[BEGIN]

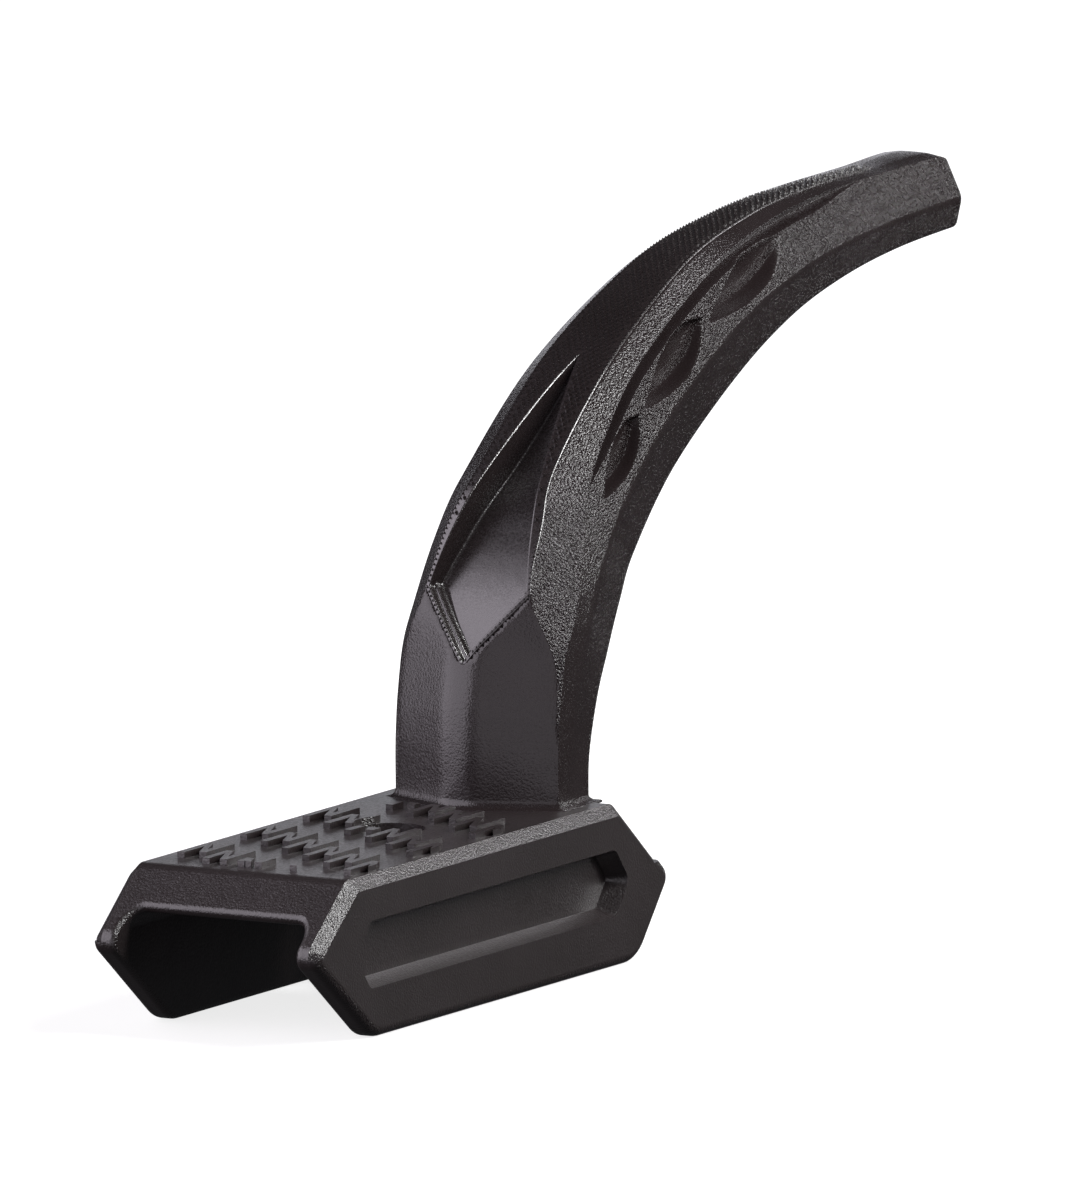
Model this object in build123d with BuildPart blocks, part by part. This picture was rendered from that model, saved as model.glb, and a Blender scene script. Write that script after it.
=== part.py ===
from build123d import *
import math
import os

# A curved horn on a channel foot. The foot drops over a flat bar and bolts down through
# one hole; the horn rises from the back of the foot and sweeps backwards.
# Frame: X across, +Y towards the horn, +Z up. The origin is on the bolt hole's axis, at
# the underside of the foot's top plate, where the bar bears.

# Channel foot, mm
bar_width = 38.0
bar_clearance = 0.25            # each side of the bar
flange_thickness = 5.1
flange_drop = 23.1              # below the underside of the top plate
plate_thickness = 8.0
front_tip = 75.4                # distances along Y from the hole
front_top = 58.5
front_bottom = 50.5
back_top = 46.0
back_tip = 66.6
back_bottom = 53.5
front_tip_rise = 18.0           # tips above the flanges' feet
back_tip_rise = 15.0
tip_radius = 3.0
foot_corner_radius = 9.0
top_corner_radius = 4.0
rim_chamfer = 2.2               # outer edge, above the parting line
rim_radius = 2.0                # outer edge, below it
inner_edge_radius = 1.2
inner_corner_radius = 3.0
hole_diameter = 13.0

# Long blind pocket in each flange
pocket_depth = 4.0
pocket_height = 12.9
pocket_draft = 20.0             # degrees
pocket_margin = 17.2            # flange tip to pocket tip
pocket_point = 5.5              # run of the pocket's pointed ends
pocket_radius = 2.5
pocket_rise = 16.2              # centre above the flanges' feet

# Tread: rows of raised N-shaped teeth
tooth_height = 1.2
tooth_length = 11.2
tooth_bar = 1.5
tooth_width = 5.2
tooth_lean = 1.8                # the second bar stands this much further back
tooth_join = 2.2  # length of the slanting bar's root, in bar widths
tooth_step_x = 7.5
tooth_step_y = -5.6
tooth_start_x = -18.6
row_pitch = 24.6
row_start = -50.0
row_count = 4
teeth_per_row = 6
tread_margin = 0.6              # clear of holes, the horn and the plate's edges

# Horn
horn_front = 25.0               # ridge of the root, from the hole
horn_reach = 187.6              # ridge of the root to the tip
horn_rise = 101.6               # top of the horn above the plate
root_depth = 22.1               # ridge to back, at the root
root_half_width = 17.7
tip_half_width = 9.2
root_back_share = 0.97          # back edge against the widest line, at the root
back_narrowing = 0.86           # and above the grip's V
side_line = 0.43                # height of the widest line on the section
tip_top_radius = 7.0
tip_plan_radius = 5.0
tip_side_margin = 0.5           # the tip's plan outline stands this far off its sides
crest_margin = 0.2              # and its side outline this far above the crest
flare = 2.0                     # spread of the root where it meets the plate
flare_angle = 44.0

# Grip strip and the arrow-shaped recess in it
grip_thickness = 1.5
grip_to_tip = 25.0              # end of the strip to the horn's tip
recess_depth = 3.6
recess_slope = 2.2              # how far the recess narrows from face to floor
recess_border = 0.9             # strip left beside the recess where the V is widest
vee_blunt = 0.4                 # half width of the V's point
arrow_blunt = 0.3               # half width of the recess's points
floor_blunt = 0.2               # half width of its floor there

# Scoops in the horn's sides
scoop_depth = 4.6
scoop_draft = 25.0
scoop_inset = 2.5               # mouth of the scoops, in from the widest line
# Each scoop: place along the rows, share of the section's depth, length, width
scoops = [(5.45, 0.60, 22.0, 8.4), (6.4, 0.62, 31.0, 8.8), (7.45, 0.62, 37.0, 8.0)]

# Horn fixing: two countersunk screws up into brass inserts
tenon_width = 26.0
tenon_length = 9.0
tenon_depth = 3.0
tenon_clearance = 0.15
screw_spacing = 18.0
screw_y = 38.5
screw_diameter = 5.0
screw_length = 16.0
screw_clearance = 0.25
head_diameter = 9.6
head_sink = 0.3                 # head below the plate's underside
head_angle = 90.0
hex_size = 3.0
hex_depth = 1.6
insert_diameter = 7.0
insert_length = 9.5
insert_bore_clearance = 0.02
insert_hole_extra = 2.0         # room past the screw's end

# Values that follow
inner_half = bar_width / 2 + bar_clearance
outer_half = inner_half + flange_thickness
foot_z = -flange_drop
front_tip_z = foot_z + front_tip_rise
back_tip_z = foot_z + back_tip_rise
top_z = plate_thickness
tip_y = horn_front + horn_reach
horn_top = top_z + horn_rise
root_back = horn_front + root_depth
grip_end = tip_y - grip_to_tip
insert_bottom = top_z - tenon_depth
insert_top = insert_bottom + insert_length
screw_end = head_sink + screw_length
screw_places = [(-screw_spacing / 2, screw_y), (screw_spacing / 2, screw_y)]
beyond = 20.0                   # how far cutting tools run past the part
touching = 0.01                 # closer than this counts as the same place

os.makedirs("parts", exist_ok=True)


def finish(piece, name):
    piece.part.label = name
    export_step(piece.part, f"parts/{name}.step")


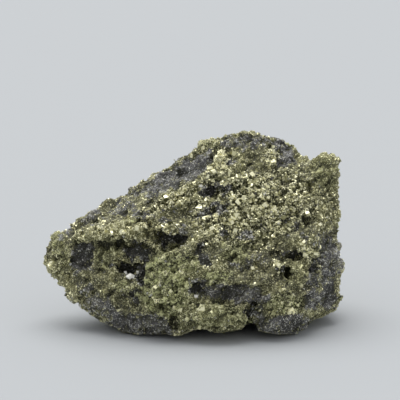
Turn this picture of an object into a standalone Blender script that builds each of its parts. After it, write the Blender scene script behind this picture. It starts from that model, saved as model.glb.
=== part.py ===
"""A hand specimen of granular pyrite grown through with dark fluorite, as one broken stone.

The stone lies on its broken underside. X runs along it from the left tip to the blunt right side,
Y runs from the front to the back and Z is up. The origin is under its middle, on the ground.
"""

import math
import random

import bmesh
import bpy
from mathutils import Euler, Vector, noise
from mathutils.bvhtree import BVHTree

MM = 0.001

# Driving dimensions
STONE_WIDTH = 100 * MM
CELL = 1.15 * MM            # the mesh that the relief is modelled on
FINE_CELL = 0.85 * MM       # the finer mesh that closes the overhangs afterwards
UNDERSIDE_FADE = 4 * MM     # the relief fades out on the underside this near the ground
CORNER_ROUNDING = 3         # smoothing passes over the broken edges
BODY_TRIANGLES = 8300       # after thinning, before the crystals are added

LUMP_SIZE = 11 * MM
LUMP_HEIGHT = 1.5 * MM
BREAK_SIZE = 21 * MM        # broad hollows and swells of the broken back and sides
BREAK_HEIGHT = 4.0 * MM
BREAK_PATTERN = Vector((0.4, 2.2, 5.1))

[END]

Task details: Please reproduce exactly the lines from the first one of the records above through the line containing "pocket_rise = 16.2", both included, and nothing else.

Answer to this task:
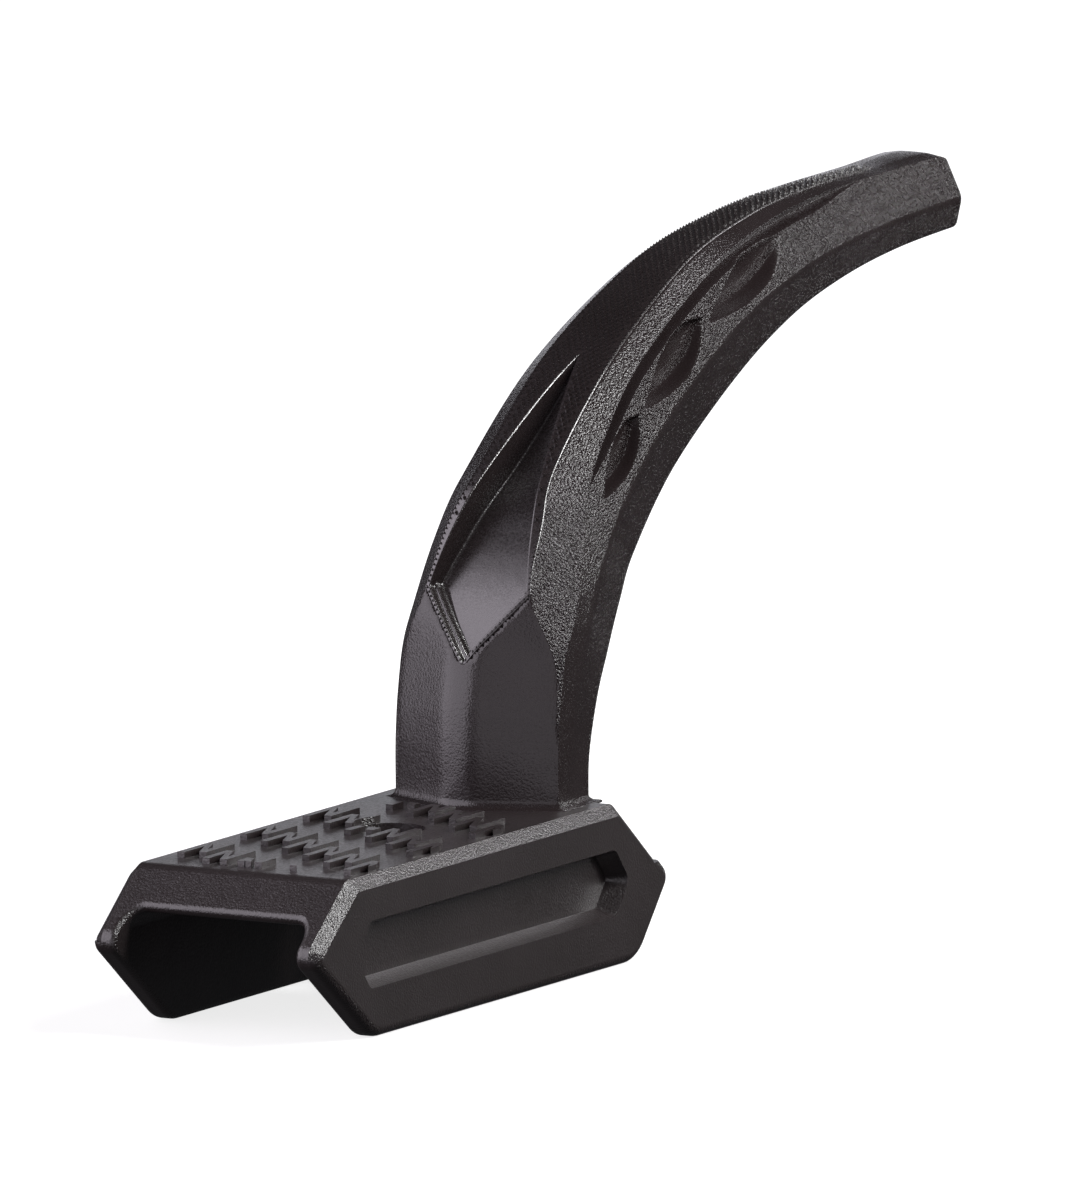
Model this object in build123d with BuildPart blocks, part by part. This picture was rendered from that model, saved as model.glb, and a Blender scene script. Write that script after it.
=== part.py ===
from build123d import *
import math
import os

# A curved horn on a channel foot. The foot drops over a flat bar and bolts down through
# one hole; the horn rises from the back of the foot and sweeps backwards.
# Frame: X across, +Y towards the horn, +Z up. The origin is on the bolt hole's axis, at
# the underside of the foot's top plate, where the bar bears.

# Channel foot, mm
bar_width = 38.0
bar_clearance = 0.25            # each side of the bar
flange_thickness = 5.1
flange_drop = 23.1              # below the underside of the top plate
plate_thickness = 8.0
front_tip = 75.4                # distances along Y from the hole
front_top = 58.5
front_bottom = 50.5
back_top = 46.0
back_tip = 66.6
back_bottom = 53.5
front_tip_rise = 18.0           # tips above the flanges' feet
back_tip_rise = 15.0
tip_radius = 3.0
foot_corner_radius = 9.0
top_corner_radius = 4.0
rim_chamfer = 2.2               # outer edge, above the parting line
rim_radius = 2.0                # outer edge, below it
inner_edge_radius = 1.2
inner_corner_radius = 3.0
hole_diameter = 13.0

# Long blind pocket in each flange
pocket_depth = 4.0
pocket_height = 12.9
pocket_draft = 20.0             # degrees
pocket_margin = 17.2            # flange tip to pocket tip
pocket_point = 5.5              # run of the pocket's pointed ends
pocket_radius = 2.5
pocket_rise = 16.2              # centre above the flanges' feet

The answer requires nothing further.